I pulled up Murdoch's post on Kôji Shiraishi's Noroi because I have recently seen a little more of his work with 2009's Occult, which is a blackly-comic pseudo-documentary that could easily be double billed with The Last Broadcast. Occult takes the form of the filmmaker and his production team doing an investigation into an incident three years earlier where a maniac went on a seemingly unmotivated knife-wielding rampage over a bridge at a tourist location, leaving two dead and one injured before committing suicide. The first section of the film is pretty much your classic documentary investigation into this incident, with a piece of footage taken by an eyewitness being returned to over and over again to introduce the incident, and then eventually show the attacks occurring, and then going beyond that into noticing certain other details that allow the investigation to continue on a fresh tangent. I was also quite impressed by the blocking of the actors in the footage, appearing in earlier moments of the recording before the incident on the footbridge itself. Interviews with the survivors and relatives of those who died do the regular documentary thing of investigating the incident from different angles and perspectives, and trying to build up a picture of everything that happened.

Even during this more classical documentary section some of the interviewees say that the people who died for some reason felt compelled to have traveled to the spot after getting messages in their dreams to do so. The mother of one of the women killed says that she dreams of her daughter appearing at her door. The boyfriend of the other woman says that he has recent pictures in which his girlfriend appears in the background. Both feel comforted knowing that their loved ones may still be present in some way. And the man who survived the knife attack (but with strange symbols carved into his chest by the killer, similar to the birthmark they had) talks of for some reason being unable to move his legs to escape as the attack began and being left at the mercy of events.

So things are already a little strange but with a lot of interesting themes already coming up of conscious choice versus coincidence (as well as the sense that one person's serendipitous event is another's horrible inexplicable tragedy), and the strange way that witness, victim and perpetrator are all tied together in a little dramatic dance. All depending on either other to play their parts in order to fully inhabit their roles.

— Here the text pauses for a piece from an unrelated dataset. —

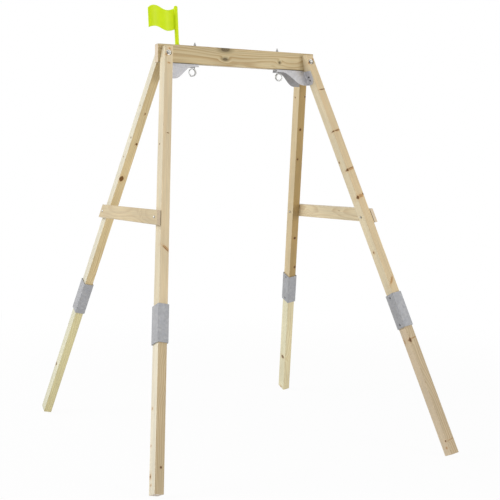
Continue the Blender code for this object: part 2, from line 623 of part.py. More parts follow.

Then after the first section the film broadens its focus to the documentarians themselves (including Kôji Shiraishi playing himself), as after hearing the survivor speak about witnessing 'miracles' occurring on an almost daily basis in the three years since the event (despite his life seeming mundane as it ever was, living hand to mouth in temporary jobs on the margins of existence) and seeing a strange passing image on the tape of the attack, the documentarians decide to follow his life to see if they can capture any more 'miracles' on film. But mostly the documentarians find out that Eno's life is more on the margins of homelessness than they could have imagined (as in staying the night at manga cafes being the luxury event when he has the money to do so) and Eno seems to be capitalising on their generosity a little too much by asking to stay overnight on the floor in their production office for the week that he will be filming his 'miracles' for them. Eventually the filmmakers provide Eno with a videocamera to film himself with during his days, promising to pay him for every event he captures.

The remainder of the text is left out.